> **Source material**
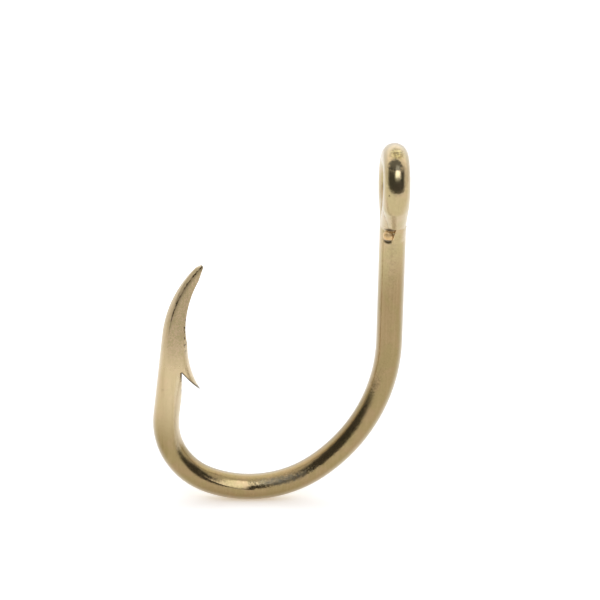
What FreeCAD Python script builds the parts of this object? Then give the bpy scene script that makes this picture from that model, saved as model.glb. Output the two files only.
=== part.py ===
import FreeCAD, Part
import math
import os

# A heavy short-shank bait hook, bent from one round steel wire and closed at the
# eye with braze. Millimetres and degrees, +Z up along the shank. The origin is the
# centre of the ring eye; the bend lies in the XZ plane with the point towards -X,
# and the ring stands in the YZ plane, so a line runs through the eye along X.

# Wire and ring eye
WIRE_D = 2.6              # drawn wire, the same from the eye to the point
EYE_HOLE_D = 3.0          # mandrel that the ring is closed round
MANDREL_SINK = 0.08       # how far the mandrel flattens the inside of the ring
NECK_RADIUS = 2.0         # bend that carries the shank back into the ring
RING_CLOSE_TURN = 32.0    # turn of the ring past its front, before the free end
END_SIDE_RADIUS = 3.0     # the free end swings a little off the shank's middle
END_SIDE_TURN = 4.0
TAPER_LENGTH = 3.1        # drawn-down free end, before it is trimmed
TAPER_END_D = 1.93
LAP_LENGTH = 2.45         # down the shank, where the free end is cut off square

# Shank, bend and leg, all on the wire's centreline
SHANK_LENGTH = 16.0       # centre of the eye to the start of the bend
HEEL_RADIUS = 16.6
HEEL_TURN = 54.0
BASE_RADIUS = 11.6
BASE_TURN = 56.5
FRONT_RADIUS = 6.7
FRONT_TURN = 75.5
LEG_LENGTH = 8.4
POINT_RADIUS = 10.2       # inward curl of the point
POINT_TURN = 41.5

# Ground point, on the curl
TIP_INSET = 0.22          # tip, in from the outer surface of the wire
TIP_WIDTH = 0.24          # blunt end of the tip, along the plane of the bend
TIP_BEVEL_TURN = 3.0      # part of the curl that the outer bevel takes
EDGE_START = 1.0          # inner face starts this far below the curl
EDGE_MID_TURN = 11.0      # up the curl, where the point is EDGE_MID_WIDTH wide
EDGE_MID_WIDTH = 1.94
EDGE_TOP_TURN = 7.0       # short of the tip, where it is EDGE_TOP_WIDTH wide
EDGE_TOP_WIDTH = 1.08
FLAT_START = 8.2          # the wire is pressed flat from this far below the curl
FLAT_FULL = 5.4           # and has its full flats from here
ROUND_HALF = 1.32         # half the envelope's thickness where the flats run out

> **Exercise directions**
Reproduce verbatim only this range: the first line of the material through the line that contains "LAP_LENGTH = 2.45", inclusive.

> **Response for this exercise**
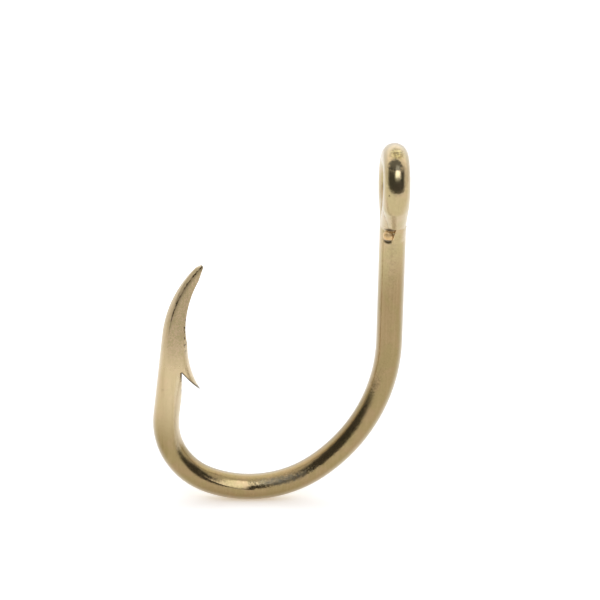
What FreeCAD Python script builds the parts of this object? Then give the bpy scene script that makes this picture from that model, saved as model.glb. Output the two files only.
=== part.py ===
import FreeCAD, Part
import math
import os

# A heavy short-shank bait hook, bent from one round steel wire and closed at the
# eye with braze. Millimetres and degrees, +Z up along the shank. The origin is the
# centre of the ring eye; the bend lies in the XZ plane with the point towards -X,
# and the ring stands in the YZ plane, so a line runs through the eye along X.

# Wire and ring eye
WIRE_D = 2.6              # drawn wire, the same from the eye to the point
EYE_HOLE_D = 3.0          # mandrel that the ring is closed round
MANDREL_SINK = 0.08       # how far the mandrel flattens the inside of the ring
NECK_RADIUS = 2.0         # bend that carries the shank back into the ring
RING_CLOSE_TURN = 32.0    # turn of the ring past its front, before the free end
END_SIDE_RADIUS = 3.0     # the free end swings a little off the shank's middle
END_SIDE_TURN = 4.0
TAPER_LENGTH = 3.1        # drawn-down free end, before it is trimmed
TAPER_END_D = 1.93
LAP_LENGTH = 2.45         # down the shank, where the free end is cut off square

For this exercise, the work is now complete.